====== Entries

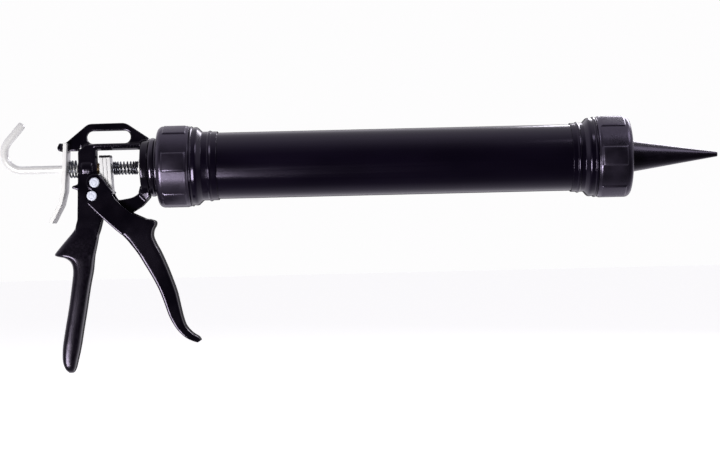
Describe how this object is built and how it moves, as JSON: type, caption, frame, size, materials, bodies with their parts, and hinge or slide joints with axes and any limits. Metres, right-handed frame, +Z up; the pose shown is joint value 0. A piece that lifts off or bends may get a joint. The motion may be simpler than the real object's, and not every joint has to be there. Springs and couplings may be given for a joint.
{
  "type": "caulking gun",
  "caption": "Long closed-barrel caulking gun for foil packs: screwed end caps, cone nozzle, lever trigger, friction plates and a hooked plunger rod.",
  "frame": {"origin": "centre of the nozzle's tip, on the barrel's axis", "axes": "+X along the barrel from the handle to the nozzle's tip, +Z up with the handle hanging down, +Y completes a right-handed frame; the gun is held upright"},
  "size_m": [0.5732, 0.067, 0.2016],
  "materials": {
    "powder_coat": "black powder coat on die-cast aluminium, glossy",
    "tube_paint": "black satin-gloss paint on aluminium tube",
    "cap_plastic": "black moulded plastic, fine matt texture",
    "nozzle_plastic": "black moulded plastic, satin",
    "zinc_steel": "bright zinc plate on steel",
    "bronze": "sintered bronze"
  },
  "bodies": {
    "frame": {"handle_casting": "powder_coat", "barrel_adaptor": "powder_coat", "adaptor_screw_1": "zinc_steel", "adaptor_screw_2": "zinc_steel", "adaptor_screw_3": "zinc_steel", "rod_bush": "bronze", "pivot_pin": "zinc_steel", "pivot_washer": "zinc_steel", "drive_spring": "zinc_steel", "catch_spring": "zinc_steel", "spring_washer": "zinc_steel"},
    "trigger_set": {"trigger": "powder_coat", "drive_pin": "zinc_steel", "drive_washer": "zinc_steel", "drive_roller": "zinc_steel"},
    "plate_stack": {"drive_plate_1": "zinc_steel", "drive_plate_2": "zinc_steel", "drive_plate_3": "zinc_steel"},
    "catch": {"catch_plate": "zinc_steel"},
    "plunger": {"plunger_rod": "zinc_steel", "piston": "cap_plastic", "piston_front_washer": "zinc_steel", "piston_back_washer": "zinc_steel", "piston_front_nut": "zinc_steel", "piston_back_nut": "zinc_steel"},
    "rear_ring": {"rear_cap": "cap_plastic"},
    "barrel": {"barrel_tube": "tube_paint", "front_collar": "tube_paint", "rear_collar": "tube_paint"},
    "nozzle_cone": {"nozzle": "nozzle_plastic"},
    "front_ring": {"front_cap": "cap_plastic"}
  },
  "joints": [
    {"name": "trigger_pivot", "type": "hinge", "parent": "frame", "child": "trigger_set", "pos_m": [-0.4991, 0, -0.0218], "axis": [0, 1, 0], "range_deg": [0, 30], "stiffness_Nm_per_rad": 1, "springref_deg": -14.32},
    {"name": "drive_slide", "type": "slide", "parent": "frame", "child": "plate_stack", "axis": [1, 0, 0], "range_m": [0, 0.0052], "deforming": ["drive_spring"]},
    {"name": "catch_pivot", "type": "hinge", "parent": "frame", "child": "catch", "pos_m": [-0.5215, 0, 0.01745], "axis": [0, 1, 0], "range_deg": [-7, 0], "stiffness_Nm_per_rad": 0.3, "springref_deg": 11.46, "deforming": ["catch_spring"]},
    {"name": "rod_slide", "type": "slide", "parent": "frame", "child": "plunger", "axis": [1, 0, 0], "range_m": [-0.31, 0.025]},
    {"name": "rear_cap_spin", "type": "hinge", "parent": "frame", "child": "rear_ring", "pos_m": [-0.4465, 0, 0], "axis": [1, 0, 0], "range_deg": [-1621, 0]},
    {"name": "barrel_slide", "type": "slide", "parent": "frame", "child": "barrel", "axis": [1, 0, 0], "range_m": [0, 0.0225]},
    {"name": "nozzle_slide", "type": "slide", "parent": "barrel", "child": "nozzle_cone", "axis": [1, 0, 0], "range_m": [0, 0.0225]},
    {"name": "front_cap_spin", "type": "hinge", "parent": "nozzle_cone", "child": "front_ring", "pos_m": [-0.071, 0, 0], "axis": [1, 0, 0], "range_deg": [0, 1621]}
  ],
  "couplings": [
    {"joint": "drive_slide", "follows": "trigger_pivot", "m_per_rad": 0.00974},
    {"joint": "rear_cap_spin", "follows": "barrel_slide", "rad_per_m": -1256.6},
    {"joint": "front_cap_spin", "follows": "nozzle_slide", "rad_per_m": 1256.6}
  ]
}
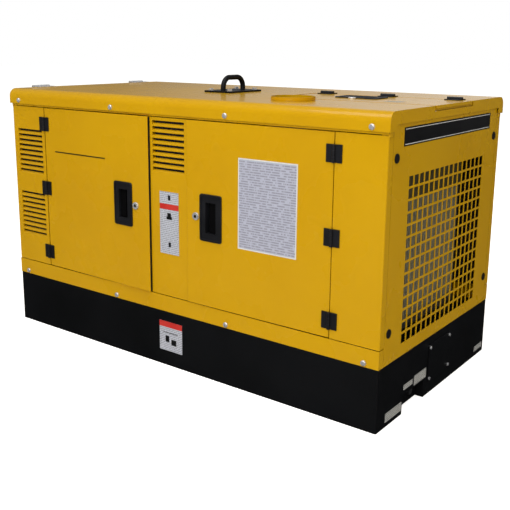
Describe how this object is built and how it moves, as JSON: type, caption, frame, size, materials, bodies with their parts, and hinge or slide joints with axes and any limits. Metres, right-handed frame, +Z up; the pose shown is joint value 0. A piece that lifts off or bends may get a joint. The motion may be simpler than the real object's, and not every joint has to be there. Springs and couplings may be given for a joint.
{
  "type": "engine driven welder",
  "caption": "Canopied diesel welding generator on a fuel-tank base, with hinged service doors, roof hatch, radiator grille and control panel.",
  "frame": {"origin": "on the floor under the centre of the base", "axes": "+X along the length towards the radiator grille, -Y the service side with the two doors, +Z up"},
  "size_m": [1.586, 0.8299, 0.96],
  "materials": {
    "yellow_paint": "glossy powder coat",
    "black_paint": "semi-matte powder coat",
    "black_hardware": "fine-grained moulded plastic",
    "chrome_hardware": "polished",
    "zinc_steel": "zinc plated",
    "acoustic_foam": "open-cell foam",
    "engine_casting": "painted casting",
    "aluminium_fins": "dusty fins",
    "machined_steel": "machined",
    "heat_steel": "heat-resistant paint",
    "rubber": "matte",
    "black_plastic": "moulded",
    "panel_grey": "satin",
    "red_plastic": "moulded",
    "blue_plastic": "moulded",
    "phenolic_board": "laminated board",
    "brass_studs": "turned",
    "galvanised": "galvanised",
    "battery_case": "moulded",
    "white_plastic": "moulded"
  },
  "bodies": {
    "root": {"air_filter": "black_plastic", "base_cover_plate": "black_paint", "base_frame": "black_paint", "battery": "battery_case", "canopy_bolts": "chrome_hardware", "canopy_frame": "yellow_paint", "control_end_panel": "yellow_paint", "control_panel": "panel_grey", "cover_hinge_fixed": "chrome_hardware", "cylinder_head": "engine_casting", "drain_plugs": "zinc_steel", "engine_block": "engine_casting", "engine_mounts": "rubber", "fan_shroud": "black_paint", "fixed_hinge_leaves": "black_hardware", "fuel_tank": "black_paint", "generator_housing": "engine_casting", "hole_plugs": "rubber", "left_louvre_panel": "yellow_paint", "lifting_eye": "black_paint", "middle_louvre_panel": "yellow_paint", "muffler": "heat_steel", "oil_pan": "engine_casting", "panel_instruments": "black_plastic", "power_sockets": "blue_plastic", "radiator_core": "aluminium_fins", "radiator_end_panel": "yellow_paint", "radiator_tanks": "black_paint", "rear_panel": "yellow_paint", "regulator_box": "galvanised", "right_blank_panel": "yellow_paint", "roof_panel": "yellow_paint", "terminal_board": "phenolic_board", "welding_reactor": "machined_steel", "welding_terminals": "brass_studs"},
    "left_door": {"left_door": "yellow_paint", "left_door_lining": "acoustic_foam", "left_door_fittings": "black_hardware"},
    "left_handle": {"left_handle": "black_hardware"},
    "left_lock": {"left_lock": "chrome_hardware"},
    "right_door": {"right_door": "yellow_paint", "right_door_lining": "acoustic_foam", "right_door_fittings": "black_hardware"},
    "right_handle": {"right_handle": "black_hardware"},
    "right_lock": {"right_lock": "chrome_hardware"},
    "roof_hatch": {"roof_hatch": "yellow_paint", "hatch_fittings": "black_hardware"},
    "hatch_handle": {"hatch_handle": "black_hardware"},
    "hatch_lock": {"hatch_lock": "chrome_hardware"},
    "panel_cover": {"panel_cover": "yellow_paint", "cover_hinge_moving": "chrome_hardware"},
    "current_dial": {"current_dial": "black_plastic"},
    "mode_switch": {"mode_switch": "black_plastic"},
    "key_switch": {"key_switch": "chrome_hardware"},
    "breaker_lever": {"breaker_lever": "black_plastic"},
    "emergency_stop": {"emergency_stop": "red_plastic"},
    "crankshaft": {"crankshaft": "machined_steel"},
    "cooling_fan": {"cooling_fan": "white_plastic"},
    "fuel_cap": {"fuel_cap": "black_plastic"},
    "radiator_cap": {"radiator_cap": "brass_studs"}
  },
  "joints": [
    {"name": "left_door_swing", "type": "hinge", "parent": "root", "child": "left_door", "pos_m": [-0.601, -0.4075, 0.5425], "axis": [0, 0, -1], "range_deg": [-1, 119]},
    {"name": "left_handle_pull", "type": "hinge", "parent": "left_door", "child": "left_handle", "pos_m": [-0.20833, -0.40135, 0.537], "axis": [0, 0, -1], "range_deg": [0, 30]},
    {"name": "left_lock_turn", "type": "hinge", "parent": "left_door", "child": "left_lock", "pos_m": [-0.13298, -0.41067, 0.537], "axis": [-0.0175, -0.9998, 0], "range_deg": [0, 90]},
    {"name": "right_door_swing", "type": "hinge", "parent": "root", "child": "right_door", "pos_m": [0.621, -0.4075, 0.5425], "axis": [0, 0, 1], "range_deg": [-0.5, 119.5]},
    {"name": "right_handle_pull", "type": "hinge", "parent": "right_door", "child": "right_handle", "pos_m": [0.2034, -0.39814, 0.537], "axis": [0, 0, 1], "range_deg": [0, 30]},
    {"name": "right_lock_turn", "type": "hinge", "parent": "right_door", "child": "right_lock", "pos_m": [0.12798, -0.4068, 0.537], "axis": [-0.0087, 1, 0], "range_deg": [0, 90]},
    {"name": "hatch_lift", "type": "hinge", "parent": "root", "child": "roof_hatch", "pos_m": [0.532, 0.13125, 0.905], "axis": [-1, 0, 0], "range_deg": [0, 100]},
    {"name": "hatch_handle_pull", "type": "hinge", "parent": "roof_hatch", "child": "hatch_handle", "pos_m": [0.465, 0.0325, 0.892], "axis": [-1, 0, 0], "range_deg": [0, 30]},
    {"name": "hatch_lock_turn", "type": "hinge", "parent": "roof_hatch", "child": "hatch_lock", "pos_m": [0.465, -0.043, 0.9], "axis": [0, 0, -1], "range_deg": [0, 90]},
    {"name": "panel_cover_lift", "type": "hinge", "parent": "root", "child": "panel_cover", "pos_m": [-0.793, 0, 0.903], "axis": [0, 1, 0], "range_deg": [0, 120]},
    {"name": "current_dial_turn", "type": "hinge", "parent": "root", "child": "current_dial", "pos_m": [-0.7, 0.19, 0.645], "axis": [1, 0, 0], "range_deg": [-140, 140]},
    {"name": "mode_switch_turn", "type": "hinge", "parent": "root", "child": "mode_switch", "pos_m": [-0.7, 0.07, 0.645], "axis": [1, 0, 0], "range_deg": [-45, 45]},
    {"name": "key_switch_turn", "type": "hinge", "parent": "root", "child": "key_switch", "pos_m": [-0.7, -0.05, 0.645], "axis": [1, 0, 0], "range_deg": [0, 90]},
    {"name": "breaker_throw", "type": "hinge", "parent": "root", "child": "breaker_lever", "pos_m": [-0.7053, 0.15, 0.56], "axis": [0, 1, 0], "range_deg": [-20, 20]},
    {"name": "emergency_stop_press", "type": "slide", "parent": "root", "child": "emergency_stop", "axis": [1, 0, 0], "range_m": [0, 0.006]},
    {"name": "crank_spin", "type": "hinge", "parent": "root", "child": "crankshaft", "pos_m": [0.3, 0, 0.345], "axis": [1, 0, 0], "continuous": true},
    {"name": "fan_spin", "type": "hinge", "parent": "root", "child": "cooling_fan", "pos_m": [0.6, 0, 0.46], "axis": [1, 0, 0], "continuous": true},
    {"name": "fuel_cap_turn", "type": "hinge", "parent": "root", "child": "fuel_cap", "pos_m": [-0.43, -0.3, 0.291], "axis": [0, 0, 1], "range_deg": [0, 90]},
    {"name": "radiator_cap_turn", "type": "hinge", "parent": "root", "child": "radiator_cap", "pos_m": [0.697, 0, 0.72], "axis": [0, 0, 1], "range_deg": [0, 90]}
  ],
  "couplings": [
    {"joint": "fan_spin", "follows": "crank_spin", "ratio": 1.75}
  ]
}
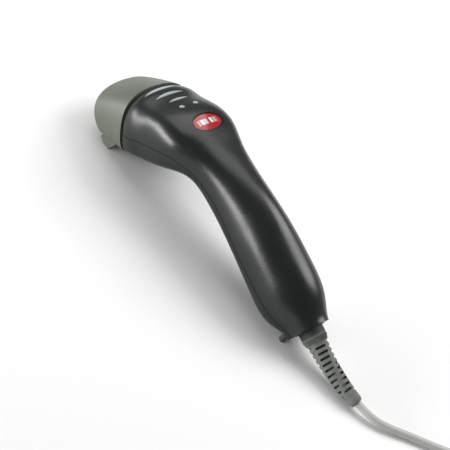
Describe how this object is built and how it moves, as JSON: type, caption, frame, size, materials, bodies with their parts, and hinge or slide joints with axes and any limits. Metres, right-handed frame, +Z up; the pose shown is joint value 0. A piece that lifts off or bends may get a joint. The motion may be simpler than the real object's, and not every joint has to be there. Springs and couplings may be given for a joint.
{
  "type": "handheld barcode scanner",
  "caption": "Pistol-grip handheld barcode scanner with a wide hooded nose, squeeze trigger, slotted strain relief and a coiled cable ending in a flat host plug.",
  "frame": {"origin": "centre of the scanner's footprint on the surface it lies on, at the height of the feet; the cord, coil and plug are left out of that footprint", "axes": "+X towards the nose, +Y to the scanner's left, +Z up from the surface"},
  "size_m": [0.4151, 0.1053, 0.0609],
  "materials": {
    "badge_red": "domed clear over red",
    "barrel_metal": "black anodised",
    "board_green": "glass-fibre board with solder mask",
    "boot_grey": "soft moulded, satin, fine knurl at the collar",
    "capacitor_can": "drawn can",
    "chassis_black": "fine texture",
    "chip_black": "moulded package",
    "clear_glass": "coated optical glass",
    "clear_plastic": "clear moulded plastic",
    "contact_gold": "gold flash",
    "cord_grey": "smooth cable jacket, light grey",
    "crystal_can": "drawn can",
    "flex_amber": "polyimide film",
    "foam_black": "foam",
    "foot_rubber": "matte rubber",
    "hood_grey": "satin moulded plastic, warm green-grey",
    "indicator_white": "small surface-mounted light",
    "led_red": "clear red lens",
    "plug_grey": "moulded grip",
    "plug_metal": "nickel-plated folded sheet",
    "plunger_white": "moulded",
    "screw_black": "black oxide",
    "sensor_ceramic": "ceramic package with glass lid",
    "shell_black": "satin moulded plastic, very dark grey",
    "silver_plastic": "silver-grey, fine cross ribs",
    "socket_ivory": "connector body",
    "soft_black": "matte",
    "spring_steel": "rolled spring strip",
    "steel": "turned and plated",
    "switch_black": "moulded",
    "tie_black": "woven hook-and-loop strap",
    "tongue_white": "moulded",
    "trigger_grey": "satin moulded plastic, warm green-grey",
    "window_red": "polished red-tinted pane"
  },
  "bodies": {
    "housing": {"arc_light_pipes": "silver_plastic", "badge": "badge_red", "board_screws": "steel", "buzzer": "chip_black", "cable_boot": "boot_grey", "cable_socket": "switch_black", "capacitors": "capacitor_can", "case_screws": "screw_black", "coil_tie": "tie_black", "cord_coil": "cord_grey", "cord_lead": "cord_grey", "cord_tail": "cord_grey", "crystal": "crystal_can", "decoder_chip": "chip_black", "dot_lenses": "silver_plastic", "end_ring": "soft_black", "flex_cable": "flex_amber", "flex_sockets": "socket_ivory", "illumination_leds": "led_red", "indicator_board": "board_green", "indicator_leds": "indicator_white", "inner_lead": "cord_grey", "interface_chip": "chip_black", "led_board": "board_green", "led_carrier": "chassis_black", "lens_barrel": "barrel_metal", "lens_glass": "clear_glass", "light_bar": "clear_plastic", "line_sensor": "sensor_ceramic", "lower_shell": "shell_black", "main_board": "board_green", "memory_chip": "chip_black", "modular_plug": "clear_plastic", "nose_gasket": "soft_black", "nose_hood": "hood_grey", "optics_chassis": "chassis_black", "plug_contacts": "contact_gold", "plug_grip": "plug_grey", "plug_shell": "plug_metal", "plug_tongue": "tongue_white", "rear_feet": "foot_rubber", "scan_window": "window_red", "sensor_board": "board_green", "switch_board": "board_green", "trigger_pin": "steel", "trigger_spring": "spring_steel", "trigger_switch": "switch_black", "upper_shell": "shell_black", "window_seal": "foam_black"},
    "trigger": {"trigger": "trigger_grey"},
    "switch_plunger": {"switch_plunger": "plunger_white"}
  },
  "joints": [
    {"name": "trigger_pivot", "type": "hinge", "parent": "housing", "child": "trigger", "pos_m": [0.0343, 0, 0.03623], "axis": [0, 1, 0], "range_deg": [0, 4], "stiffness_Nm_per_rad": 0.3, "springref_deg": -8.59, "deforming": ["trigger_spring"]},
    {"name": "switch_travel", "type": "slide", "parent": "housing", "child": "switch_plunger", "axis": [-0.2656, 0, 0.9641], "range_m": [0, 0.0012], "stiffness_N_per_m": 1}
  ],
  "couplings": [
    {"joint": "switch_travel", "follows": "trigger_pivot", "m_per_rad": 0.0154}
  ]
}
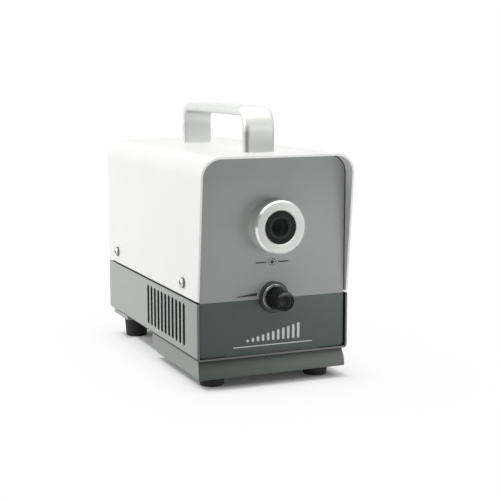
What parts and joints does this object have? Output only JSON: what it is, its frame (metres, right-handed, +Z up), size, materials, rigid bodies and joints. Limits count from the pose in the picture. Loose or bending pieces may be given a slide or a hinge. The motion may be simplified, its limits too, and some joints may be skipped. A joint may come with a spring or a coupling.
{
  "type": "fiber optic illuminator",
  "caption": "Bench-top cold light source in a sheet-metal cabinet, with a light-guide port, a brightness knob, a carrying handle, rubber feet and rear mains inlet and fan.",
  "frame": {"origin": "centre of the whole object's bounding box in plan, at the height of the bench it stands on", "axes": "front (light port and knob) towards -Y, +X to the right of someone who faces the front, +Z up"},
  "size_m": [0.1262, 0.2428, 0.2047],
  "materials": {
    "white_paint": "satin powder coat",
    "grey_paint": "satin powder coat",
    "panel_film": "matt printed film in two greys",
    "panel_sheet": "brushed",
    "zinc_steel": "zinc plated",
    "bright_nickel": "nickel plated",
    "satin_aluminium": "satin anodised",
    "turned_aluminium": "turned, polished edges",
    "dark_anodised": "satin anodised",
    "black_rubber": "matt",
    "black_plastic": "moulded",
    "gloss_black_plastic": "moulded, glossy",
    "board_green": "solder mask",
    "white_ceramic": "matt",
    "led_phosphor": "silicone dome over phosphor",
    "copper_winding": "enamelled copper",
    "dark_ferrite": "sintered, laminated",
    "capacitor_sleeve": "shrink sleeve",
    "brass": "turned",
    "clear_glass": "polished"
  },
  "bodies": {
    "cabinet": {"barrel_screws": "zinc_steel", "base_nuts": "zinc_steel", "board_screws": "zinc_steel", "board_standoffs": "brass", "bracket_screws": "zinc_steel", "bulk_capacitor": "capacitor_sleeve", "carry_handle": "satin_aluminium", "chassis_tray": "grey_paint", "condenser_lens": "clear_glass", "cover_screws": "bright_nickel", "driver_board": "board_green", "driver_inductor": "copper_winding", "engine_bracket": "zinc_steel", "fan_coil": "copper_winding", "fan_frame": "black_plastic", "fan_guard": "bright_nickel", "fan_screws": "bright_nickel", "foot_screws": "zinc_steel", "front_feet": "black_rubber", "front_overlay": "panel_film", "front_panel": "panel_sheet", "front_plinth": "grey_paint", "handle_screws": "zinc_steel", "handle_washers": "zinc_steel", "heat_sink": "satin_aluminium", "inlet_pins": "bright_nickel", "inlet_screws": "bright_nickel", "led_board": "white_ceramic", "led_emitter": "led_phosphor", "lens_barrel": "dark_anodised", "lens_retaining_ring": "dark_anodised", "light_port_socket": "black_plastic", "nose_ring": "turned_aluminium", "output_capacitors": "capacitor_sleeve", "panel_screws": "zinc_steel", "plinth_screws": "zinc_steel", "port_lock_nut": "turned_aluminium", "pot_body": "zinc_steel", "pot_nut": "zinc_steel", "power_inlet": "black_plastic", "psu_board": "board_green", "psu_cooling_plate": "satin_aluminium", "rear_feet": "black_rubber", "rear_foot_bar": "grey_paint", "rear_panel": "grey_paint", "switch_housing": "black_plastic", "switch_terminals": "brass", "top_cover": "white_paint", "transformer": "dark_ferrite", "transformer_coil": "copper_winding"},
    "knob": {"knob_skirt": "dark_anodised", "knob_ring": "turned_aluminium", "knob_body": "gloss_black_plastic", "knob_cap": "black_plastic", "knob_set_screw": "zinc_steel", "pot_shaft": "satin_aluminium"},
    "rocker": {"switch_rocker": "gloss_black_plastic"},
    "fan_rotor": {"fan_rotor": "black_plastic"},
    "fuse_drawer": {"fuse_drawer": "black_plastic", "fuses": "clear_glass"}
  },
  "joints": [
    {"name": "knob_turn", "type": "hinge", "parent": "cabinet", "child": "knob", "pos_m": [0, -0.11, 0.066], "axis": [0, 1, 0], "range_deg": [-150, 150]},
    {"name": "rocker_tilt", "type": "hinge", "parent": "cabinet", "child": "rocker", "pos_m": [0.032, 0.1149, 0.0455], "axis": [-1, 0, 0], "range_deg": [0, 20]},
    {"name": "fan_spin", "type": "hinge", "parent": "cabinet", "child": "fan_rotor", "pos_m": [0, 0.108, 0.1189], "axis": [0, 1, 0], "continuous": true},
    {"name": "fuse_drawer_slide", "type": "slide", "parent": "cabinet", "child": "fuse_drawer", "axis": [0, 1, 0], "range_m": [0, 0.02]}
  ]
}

============

Your objective: Where a line holds "from", copy that line.

Task solution:
  "frame": {"origin": "centre of the nozzle's tip, on the barrel's axis", "axes": "+X along the barrel from the handle to the nozzle's tip, +Z up with the handle hanging down, +Y completes a right-handed frame; the gun is held upright"},
  "frame": {"origin": "centre of the scanner's footprint on the surface it lies on, at the height of the feet; the cord, coil and plug are left out of that footprint", "axes": "+X towards the nose, +Y to the scanner's left, +Z up from the surface"},
What parts and joints does this object have? Output only JSON: what it is, its frame (metres, right-handed, +Z up), size, materials, rigid bodies and joints. Limits count from the pose in the picture. Loose or bending pieces may be given a slide or a hinge. The motion may be simplified, its limits too, and some joints may be skipped. A joint may come with a spring or a coupling.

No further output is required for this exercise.